Look at the birds of the air: they neither sow nor reap nor gather into barns, and yet your heavenly Father feeds them. Are you not of more value than they? (Matthew 6:26)
A blessed tradition: Our city’s interfaith Thanksgiving service, hosted by our state’s oldest Jewish congregation, included origin stories from the Miami Nation, teachings by Buddhists, an edifying Baháʼí prayer, several Christian ministers. One homily riffed on New York Times’ cooking connoisseur Sam Sifton’s instructions for a low-conflict Thanksgiving, which includes this advice: “Don’t skip the turkey.” Sifton declares that harmonious Thanksgivings require tradition. Turkey is why we gather, and turkey – and some apple pie – will see us through the post-election holidays.
The sermon invited us to choose compassion and got some chuckles, but it sounded off-key in my ears. Turkey isn’t prohibited by as many religious traditions as is pork, but to say that turkey is unifying is like saying we all like baseball.
An interfaith gathering is the perfect opportunity to question mainstream, dominant culture traditions.
I’m all for the feasting. If you’ve been reading my columns, you know I have a stubborn faith in feasting together to help us be human. But to use the turkey as the tool for binding us together in challenging times is in questionable taste.
As “tips for juicy turkey” and “which holiday dishes can be made ahead” fill our newsfeeds, famine rises in Gaza, Sudan, Haiti, Syria . . . and I could keep listing countries. Or I could tell you that a child dies from malnutrition every ten seconds.
Our ancestors and many species today cycle between feasting and fasting because food is not available every day throughout the year. Virtually all of us reading Anabaptist World have plenty to eat and face a “comfort crisis,” as journalist Michael Easter calls it. We feast for special occasions: holidays, birthdays, Friday nights, Sunday brunches, bad days, good days, anniversaries, break-ups, election joys, election sorrows.
Few of us fast, by choice or by necessity.
Easter’s analysis of feasting focuses mostly on our physical health. But I’m concerned about our spiritual health. We reach for a glass of wine or donut when we’re feeling anxious or sad. We smother conflicts in gravy. We feed each other sugar because we can’t figure out how to say words that really matter.

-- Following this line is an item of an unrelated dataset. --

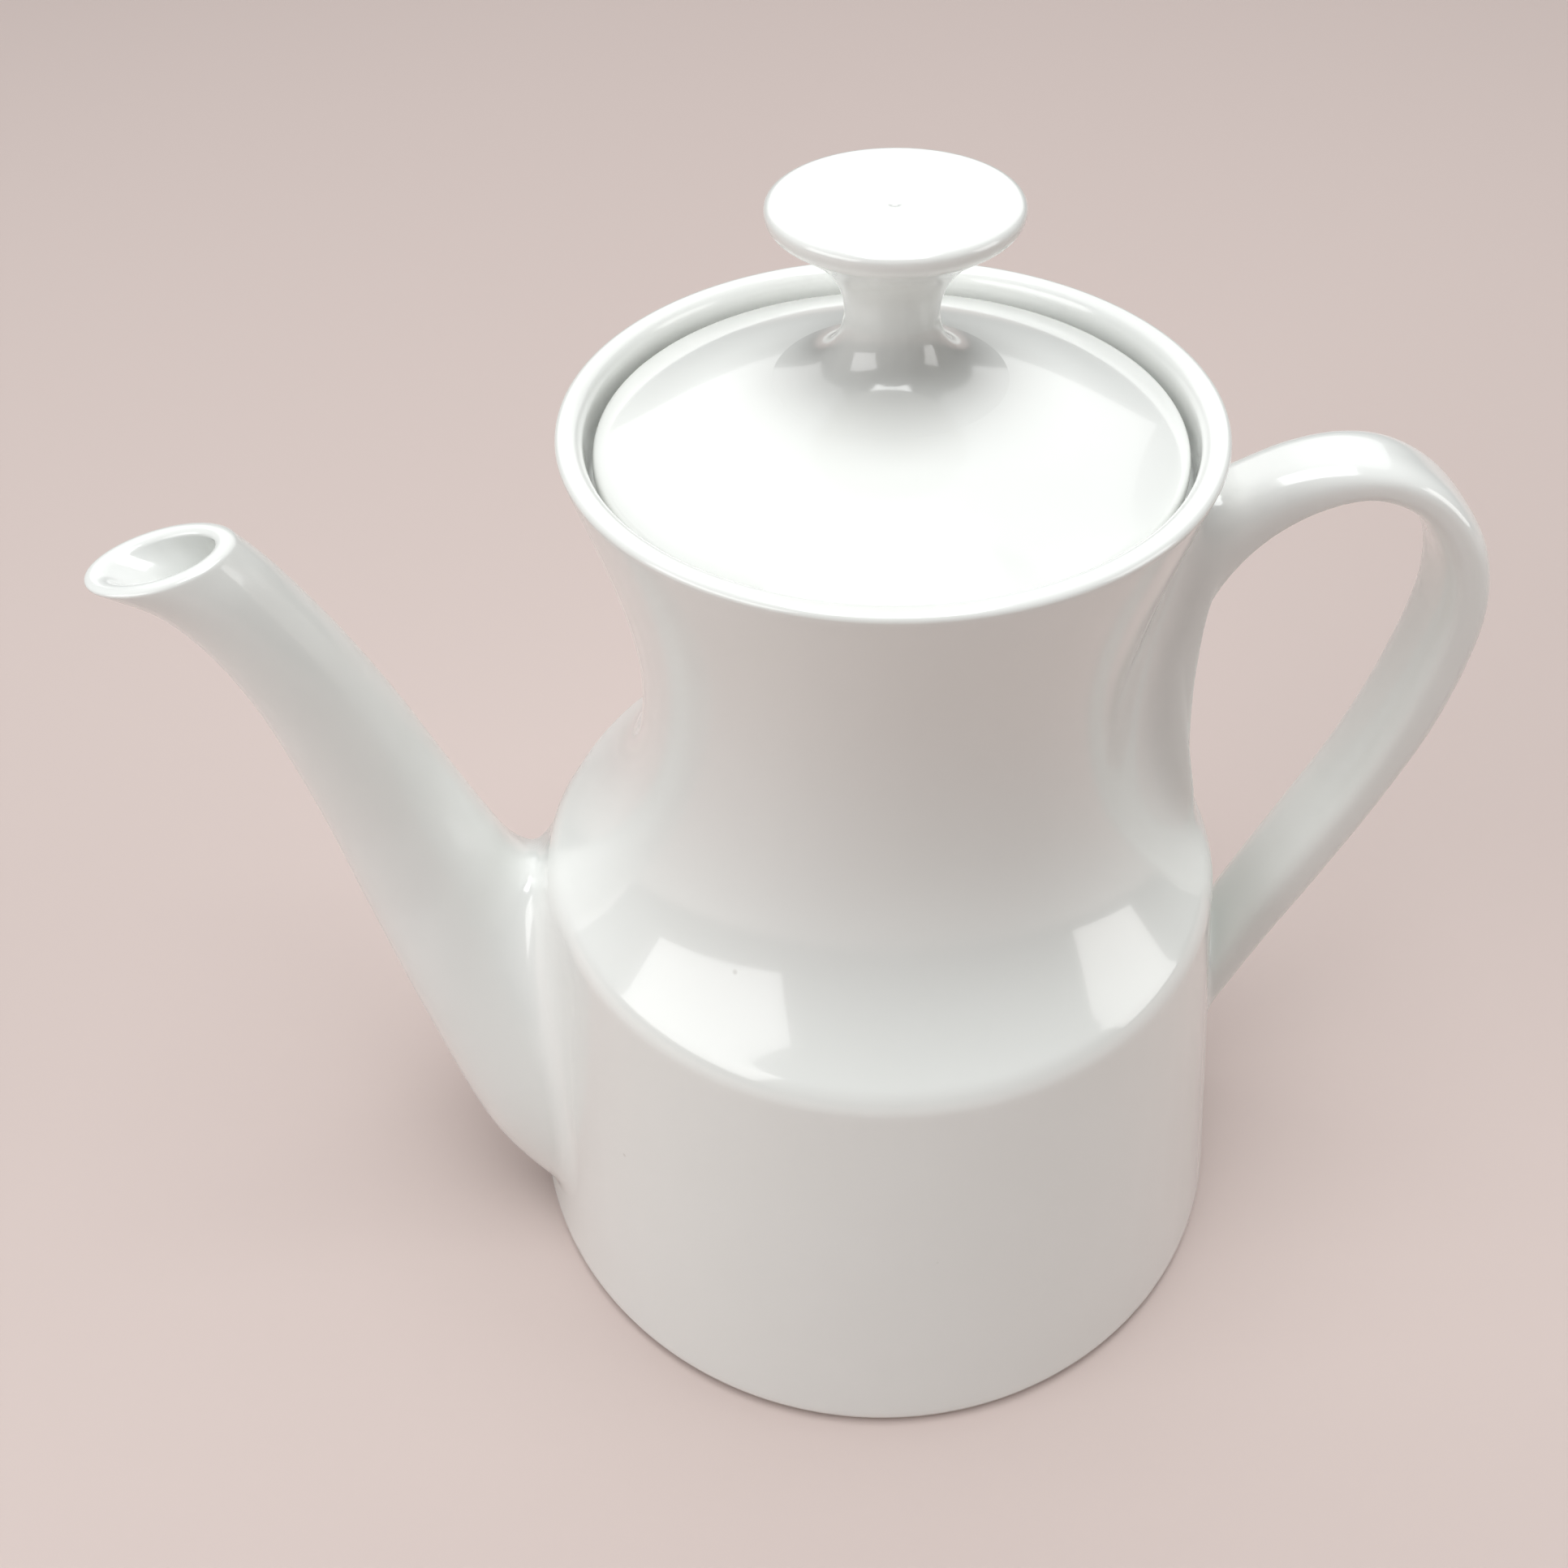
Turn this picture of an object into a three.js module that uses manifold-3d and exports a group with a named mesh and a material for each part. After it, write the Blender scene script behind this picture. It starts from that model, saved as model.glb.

It’s too much to ask of turkeys, over 99% of whom (in the U.S.) live and die in torturous conditions, to be our unifying factor. These birds aren’t allowed to be living creatures. They’re are treated as machines that turn the cheapest (subsidized) crops and food byproducts into the deals we expect at the grocery this time of year. With bird flu flying throughout the world, large turkey farms get millions of subsidies when they slaughter birds that won’t make it to the grocery.
Benjamin Franklin advocated that our national bird be the turkey. He might not recognize what this nation has done to these fierce, grand creatures. Jesus encouraged his friends to look to the birds of the air (where we won’t see a turkey, I get that). And he said that the Creator loves humans more than birds, so a Christian might justify using and abusing turkeys for holiday feasts and convenient lunches.
I am not saying turkeys are nice. I worked on a neighbor’s farm with about 250 animals of at least 25 species. The scariest was the tom turkey. His need to protect his community was stronger than his fear of a human six times his size. When I needed to turn my back on him, I held a broom in one hand. If he didn’t see the broom, he attacked.
Some holidays I eat a little turkey; some I don’t. I might make a vegan poultry-shaped loaf, but I might not. I’ve never been able to bind my family or bridge a conflict with turkey: if I don’t eat the turkey I’m the picky, elitist, liberal vegetarian. If I eat the turkey (even if it’s a humanely-raised and humanely-killed turkey I spent a bunch of money on), I’m inconsistent and a nuisance.
So I can’t give the command “Don’t skip the turkey” a chance. What menu might Jesus recommend this season?
Look at the birds of the air: they neither sow nor reap nor gather into barns, and yet your heavenly Father feeds them. Are you not of more value than they? I’ve met fierce turkeys and lovesick turkeys, determined swallows who dive-bomb our farm cats, persistent sparrows who shoo each other away from the food, and brave vultures who venture over and over into the highway for roadkill.
I tried to save a fallen nestling this summer until I learned it was a cowbird, laid as an egg in another bird’s nest. Cowbird moms watch a nest, and, when it’s unattended, lay their own egg in it. Sometimes they destroy the nest-builders’ own eggs, so the cowbird egg is the only one to survive. They are “brood parasites.”
We dominant culture, white-privileged, settler humans are following the wrong bird behavior. Jesus invites us to consider the birds for their dependance on the Creator for their embrace of reality and for their graceful daily feasting or fasting.
I won’t try to prooftext Jesus’ menu commandments, but I’m confident he would weep for the hens who cannot gather their chicks underneath their breasts, or even walk in the grass or peck for bugs or stand up straight or open their wings.